▶ GOAL
How many lines in the records below contain the word "code"? Answer with the number alone.

▶ RECORDS FOR THIS EXERCISE
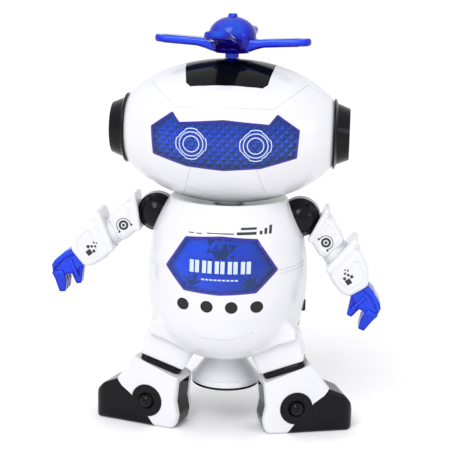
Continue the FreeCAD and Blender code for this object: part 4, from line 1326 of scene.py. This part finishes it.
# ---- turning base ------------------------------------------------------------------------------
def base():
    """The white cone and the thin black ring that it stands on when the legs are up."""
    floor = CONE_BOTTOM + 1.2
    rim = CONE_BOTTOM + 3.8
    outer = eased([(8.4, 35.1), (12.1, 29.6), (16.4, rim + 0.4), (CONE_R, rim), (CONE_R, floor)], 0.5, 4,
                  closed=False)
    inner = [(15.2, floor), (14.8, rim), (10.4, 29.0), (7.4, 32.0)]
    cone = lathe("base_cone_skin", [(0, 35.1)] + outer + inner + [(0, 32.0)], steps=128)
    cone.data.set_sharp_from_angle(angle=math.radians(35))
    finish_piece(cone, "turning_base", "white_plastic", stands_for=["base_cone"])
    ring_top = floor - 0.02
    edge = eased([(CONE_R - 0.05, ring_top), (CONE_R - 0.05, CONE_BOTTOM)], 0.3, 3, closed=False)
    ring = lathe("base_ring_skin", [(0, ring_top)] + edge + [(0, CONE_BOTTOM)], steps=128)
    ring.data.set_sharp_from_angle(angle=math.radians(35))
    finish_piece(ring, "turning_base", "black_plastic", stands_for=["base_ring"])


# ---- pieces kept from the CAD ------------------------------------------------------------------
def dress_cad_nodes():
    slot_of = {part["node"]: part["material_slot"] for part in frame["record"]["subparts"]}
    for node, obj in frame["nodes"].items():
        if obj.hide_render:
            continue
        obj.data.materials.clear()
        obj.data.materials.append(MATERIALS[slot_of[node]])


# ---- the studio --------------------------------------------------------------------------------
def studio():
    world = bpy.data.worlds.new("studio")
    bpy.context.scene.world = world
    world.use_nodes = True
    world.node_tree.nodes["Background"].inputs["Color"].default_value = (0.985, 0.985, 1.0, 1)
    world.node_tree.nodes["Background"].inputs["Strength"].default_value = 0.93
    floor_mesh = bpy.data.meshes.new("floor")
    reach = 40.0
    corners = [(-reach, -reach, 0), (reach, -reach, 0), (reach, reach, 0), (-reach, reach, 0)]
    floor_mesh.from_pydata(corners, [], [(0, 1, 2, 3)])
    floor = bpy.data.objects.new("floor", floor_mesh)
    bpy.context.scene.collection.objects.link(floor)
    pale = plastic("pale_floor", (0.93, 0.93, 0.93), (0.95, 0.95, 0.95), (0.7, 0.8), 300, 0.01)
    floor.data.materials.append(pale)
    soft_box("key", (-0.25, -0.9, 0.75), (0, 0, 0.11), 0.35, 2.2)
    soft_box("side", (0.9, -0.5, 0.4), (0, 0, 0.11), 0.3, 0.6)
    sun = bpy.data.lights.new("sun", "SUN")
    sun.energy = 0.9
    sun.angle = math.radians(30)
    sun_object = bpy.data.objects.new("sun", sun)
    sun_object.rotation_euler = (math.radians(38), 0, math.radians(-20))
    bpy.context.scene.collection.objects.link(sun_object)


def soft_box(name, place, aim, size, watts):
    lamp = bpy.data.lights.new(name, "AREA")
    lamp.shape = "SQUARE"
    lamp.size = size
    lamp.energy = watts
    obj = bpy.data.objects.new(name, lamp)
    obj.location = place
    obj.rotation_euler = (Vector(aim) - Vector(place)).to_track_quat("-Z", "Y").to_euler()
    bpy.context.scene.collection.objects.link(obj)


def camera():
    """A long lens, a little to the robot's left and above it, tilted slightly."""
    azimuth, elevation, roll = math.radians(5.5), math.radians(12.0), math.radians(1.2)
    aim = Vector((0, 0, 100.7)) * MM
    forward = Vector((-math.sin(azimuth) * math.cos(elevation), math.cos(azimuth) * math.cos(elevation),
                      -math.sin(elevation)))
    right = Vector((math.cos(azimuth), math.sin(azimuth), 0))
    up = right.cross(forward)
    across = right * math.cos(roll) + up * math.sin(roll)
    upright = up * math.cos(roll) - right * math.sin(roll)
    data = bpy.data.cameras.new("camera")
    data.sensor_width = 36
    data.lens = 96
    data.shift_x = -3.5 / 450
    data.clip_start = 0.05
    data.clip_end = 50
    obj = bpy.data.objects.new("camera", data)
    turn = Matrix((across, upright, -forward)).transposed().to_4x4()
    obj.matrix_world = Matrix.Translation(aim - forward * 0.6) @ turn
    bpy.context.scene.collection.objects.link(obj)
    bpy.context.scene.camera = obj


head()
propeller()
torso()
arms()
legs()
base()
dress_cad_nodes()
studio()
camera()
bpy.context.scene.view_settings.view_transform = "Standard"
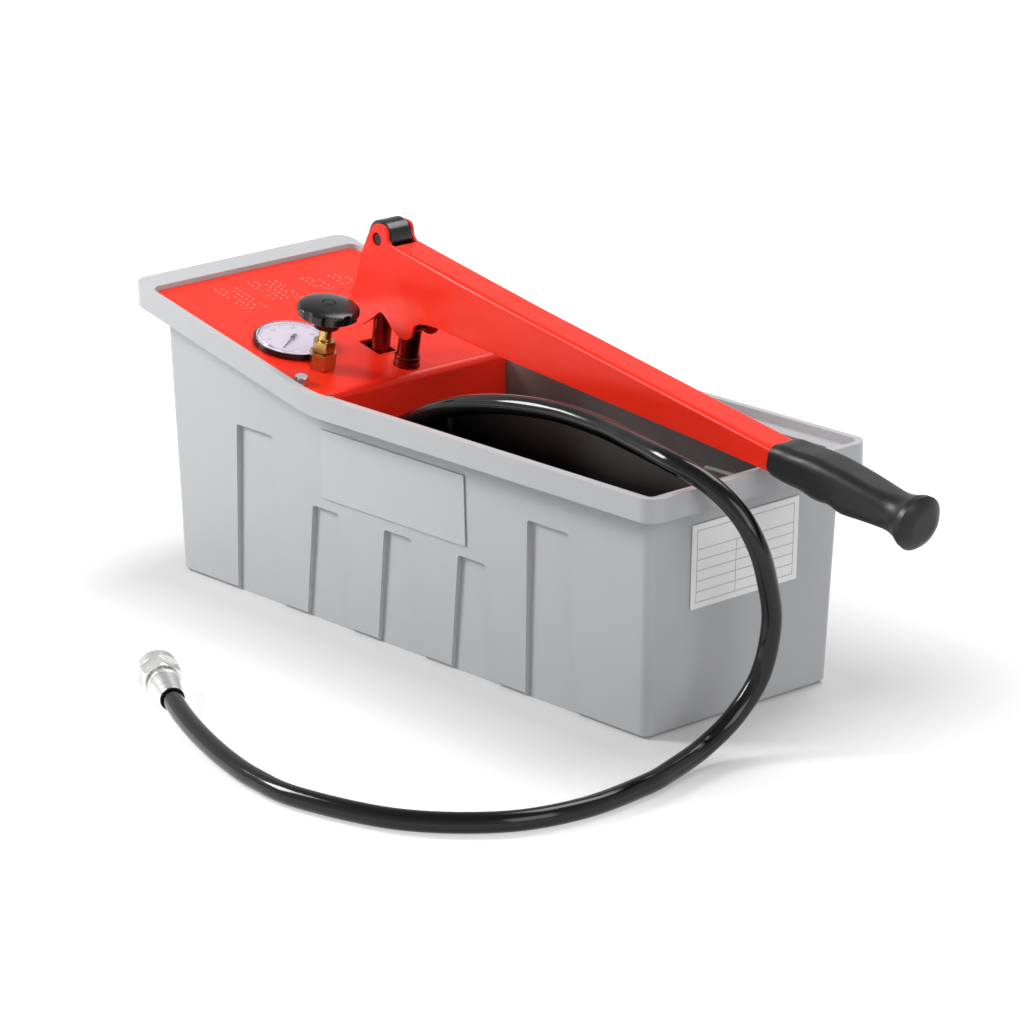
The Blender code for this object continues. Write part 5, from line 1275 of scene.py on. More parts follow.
...
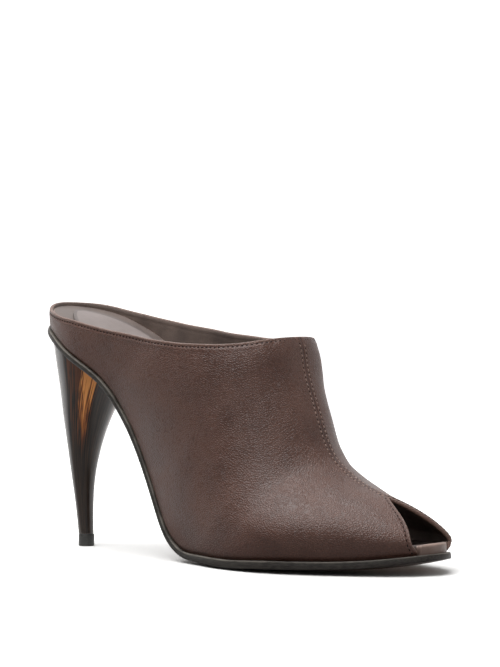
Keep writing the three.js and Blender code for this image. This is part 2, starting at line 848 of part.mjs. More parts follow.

▶ RESPONSE TO THE TASK
3